EIGEN THEORY OF VISCOELASTIC MECHANICS FOR ANISOTROPIC SOLIDS

Anisotropic viscoelastic mechanics is studied under anisotropic subspace. It is proved that there also exist the eigen properties for viscoelastic medium. The modal Maxwell's equation, modal dynamical equation (or modal equilibrium equation) and modal compatibility equation are obtained. Based on them, a new theory of anisotropic viscoelastic mechanics is presented. The advantages of the theory are as follows: 1) the equations are all scalar, and independent of each other.

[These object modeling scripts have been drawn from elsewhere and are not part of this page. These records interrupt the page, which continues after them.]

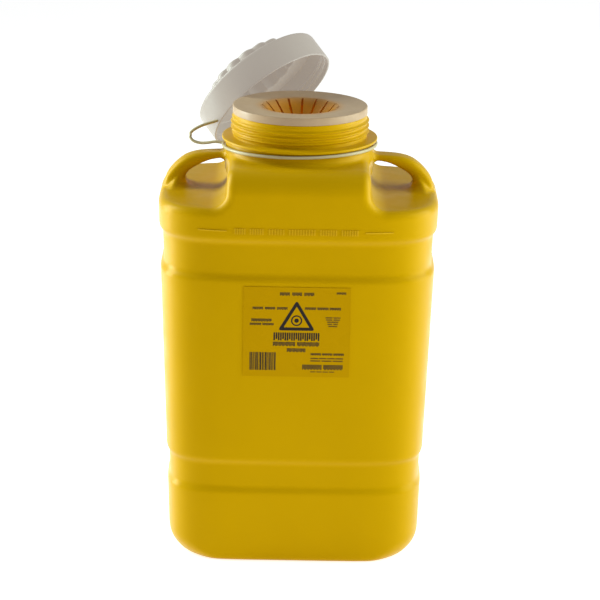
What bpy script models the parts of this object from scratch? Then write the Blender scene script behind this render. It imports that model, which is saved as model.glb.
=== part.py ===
"""A 19 litre sharps container: blow-moulded tank, fingered neck guard, tethered screw cap, front label.

Units are metres and +Z is up. The origin is the middle of the base, and the front faces -Y.
"""

import math

import bmesh
import bpy
from mathutils import Matrix, Vector

# Overall size
HEIGHT = 0.4500  # base to the top of the neck guard
FLOOR_Z = 0.3660  # flat shoulders beside the tower
BASE_HALF_WIDTH = 0.1268
TOP_HALF_WIDTH = 0.1398
BASE_HALF_DEPTH = 0.0970
TOP_HALF_DEPTH = 0.1057
BASE_POWER = 5.4  # superellipse power of the footprint: higher is squarer
TOP_POWER = 4.3
BASE_FILLET = 0.0160
SHOULDER_FILLET = 0.0085
WALL = 0.0022
GAP = 0.0003  # between touching pieces

# Recessed bands round the body: (bottom, top, depth, height of each sloping edge)
UPPER_BAND = (0.2975, 0.3345, 0.0034, 0.0080)
LOWER_BAND = (0.0765, 0.1060, 0.0025, 0.0080)

# Tower between the handles
TOWER_HALF_WIDTH = 0.0700
TOWER_TOP = 0.4030
TOWER_ROLL = 0.0230  # radius of the bend from its front and back to its top
TOWER_POWER = 8.0

# Handles: centre line of the right-hand one in the XZ plane, and its section
HANDLE_LINE = (
    (0.0660, 0.3975),
    (0.0780, 0.3985),
    (0.0900, 0.3978),
    (0.1038, 0.3940),
    (0.1157, 0.3868),
    (0.1248, 0.3772),
    (0.1302, 0.3660),
    (0.1315, 0.3540),
)
HANDLE_THICK = 0.0134
HANDLE_DEEP = 0.0245
HANDLE_WALL = 0.0021

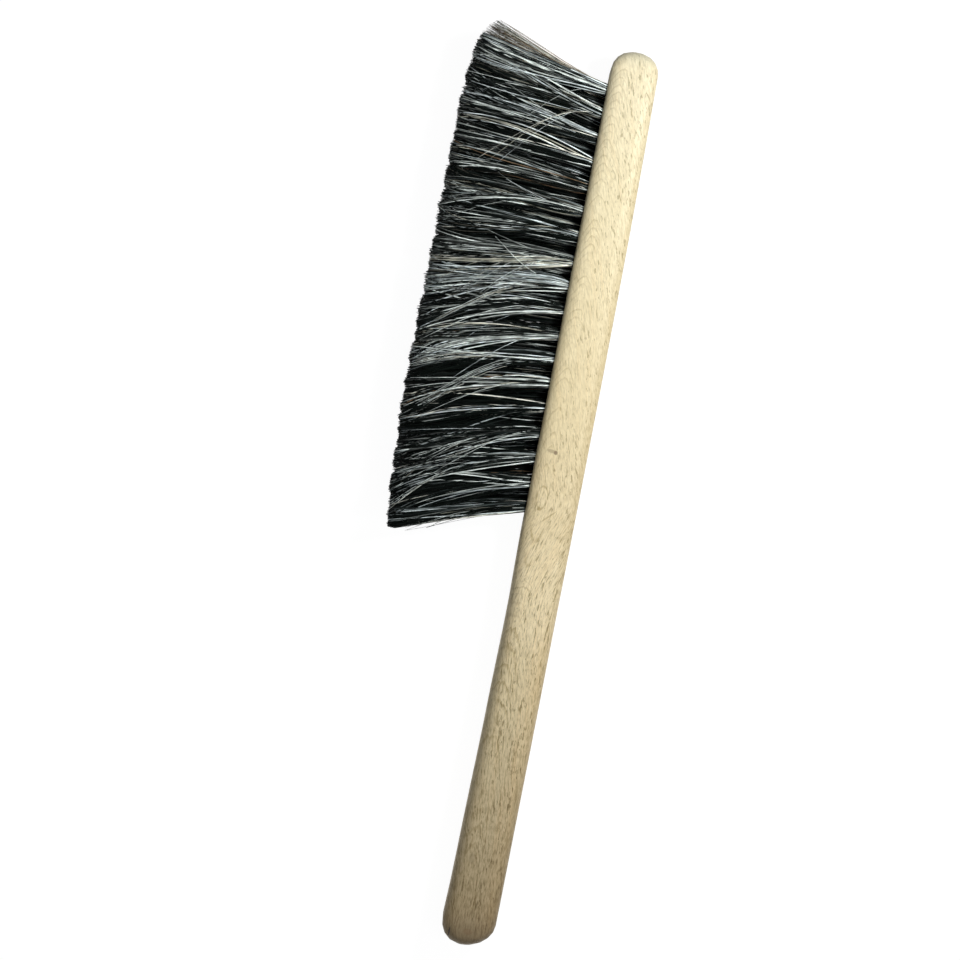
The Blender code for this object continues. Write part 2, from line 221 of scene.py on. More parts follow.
class Nodes:
    """Short calls for building a material's node tree. A number, a tuple or another node's output goes in."""

    def __init__(self, name):
        self.material = bpy.data.materials.new(name)
        self.material.use_nodes = True
        self.tree = self.material.node_tree
        self.shader = self.tree.nodes["Principled BSDF"]

    def put(self, socket, value):
        if isinstance(value, bpy.types.NodeSocket):
            self.tree.links.new(value, socket)
        elif value is not None:
            socket.default_value = value

    def add(self, kind, inputs=None, output=0, **settings):
        made = self.tree.nodes.new("ShaderNode" + kind)
        for key, value in settings.items():
            setattr(made, key, value)
        for key, value in (inputs or {}).items():
            self.put(made.inputs[key], value)
        return made.outputs[output]

    def math(self, operation, a, b=None):
        return self.add("Math", {0: a, 1: b}, operation=operation)

    def plus(self, a, b):
        return self.math("ADD", a, b)

    def minus(self, a, b):
        return self.math("SUBTRACT", a, b)

    def times(self, a, *others):
        for other in others:
            a = self.math("MULTIPLY", a, other)
        return a

    def size(self, a):
        return self.math("ABSOLUTE", a)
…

The number of equations is equal to that of anisotropic subspaces, 2) no matter how complicated the anisotropy of solids may be, the form of the definite equation and the boundary condition are in common and explicit, 3) there is no distinction between the force method and the displacement method for statics, that is, the equilibrium equation and the compatibility equation are indistinguishable under the mechanical space, 4) each model equation has a definite physical meaning, for example, the modal equations of order one and order two express the volume change and shear deformation respectively for isotropic solids, 5) there also exist the potential functions which are similar to the stress functions of elastic mechanics for viscoelastic mechanics, but they are not man-made, 6) the final solution of stress or strain is given in the form of modal superimposition, which is suitable to the proximate calculation in engineering.